Title & Transaction Risk
When you buy a home and you later discover unpermitted work, you may be required by lenders, insurers, or local agencies to remediate the issue — which could mean retroactive permitting, removing or replacing non-compliant work, or paying fines. This can erode value, cause delays in resale, or even block sale/financing.
Maintenance & Resale Value
Documented permitted work aids future owners in assessing the home. A home with properly permitted additions or systems typically has better resale value and fewer surprises. One remodel-blog estimates that homes with documented permits in Scottsdale may sell higher than those without. ArDan Construction
Neighborhood & Code Enforcement
In Scottsdale, zoning overlays, setbacks, environment-sensitive land overlays and HOA/CC&R rules apply heavily. You’ll want to ensure past work was permitted so it aligns with the property’s zoning history and doesn’t trigger legal or enforcement issues later. Steadily+1
3. What Buying a Home Without Proper Permits Can Cost You
Here are the consequences you may face if you purchase a house where prior work was done without pulling permits:
Retroactive permit fees + fines: The city may require you to bring the work up to code and pay fees/fines to “legalize” the work.
Hidden defects: Without permits, inspections may have been bypassed; structural or MEP issues could be lurking.
Insurance denial or increased premiums: If it is discovered that a system/structure was unpermitted, your insurer might deny coverage or require remediation before reinstating coverage.
Resale risk / Financing issues: Future buyers or lenders may balk at unpermitted work; you may have to disclose it, which can suppress value or delay deals.
Warranty voidance: Contractors’ warranties or product warranties may be void if work was done illegally.
Neighborhood/legal liability: If the unpermitted work violates zoning/HOA/CC&R rules, you may face enforcement actions or be required to undo the work.
4. How to Protect Yourself (and What to Look For)
Checklist for Buyers & Homeowners
During due diligence, request a permit history for the property: check with the City of Scottsdale’s portal or ask seller/agent for documentation showing issued permits and final inspections.
On a home inspection, ask your inspector if there are signs of unpermitted structural or system changes (e.g., basement conversions, major room additions, new decks/pools, HVAC relocations).
Confirm that major systems (HVAC, electrical, plumbing) were installed with proper permits and final approval rather than “just a job done”.

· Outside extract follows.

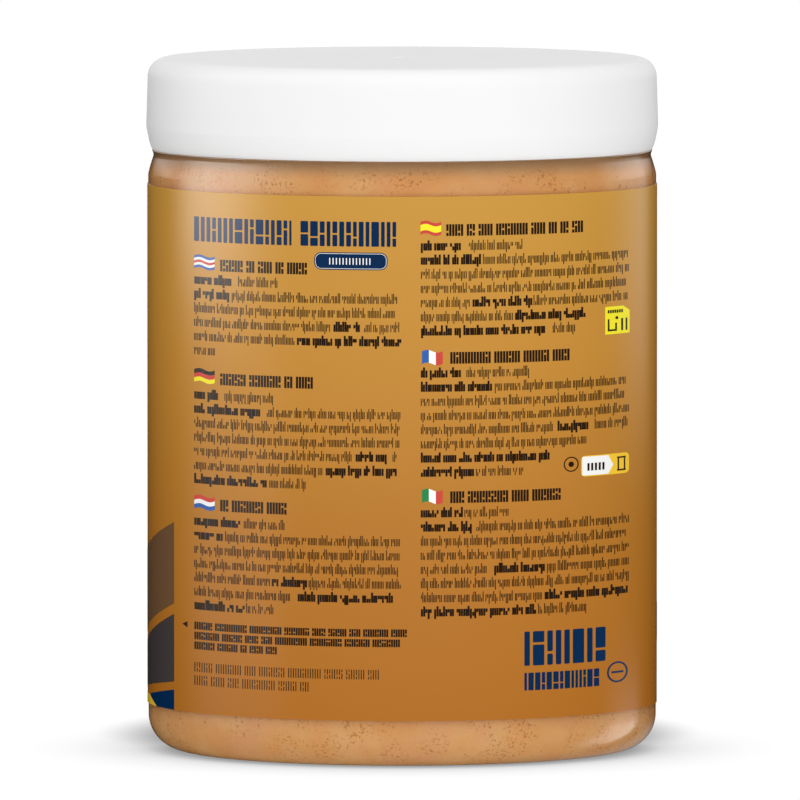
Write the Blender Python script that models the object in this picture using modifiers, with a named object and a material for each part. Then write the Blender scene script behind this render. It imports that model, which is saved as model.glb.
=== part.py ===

If the seller discloses unpermitted work, evaluate the cost and time to bring it into compliance (including permit fees, inspections, potential rework).
Maintain documentation of all permitted work you do during your ownership: submitting plans, printing stamped permit cards, keeping inspection certificates. These enhance your resale value and provide protection.
Consult your insurance broker: before closing or before major remodeling, confirm that insurance will cover you assuming all permits are pulled.
For remodeling or additions: engage a licensed contractor familiar with Scottsdale permitting, ensure the pull permit from the city and schedule required inspections — do not proceed without it.
Specific to Scottsdale: Permit Process Highlights
The City of Scottsdale’s website states permits are required for “all construction work … ranging from a swimming pool or room addition …” for homeowners, contractors, or developers.
For remodelers in Scottsdale: typical timeline includes digital plan submission, review rounds, inspections for footing, framing, rough-in, insulation/air-test, final. Skipping any step risks being flagged.
Note: some very small items (under thresholds) may not require permits — e.g., detached structure under 200 sq ft with no utilities.
5. Why We Emphasize This at Visual Design Group
At Visual Design Group, we believe that great design starts with solid foundations — not just aesthetically, but legally and structurally. When remodeling or performing interior/exterior upgrades in Scottsdale, the hidden costs of ignoring permitting are too large:
Your design vision may be thwarted if structural work is unapproved.
The budget can balloon if retroactive compliance becomes necessary.
Your timeline may stretch if inspections fail or the city issues stop-work orders.
Your future resale value may suffer if the home has a patchwork of undocumented changes.
By embedding permitting strategy into the planning phase — from architectural design to build timeline to resale documentation — we help homeowners protect their investment and maintain confidence.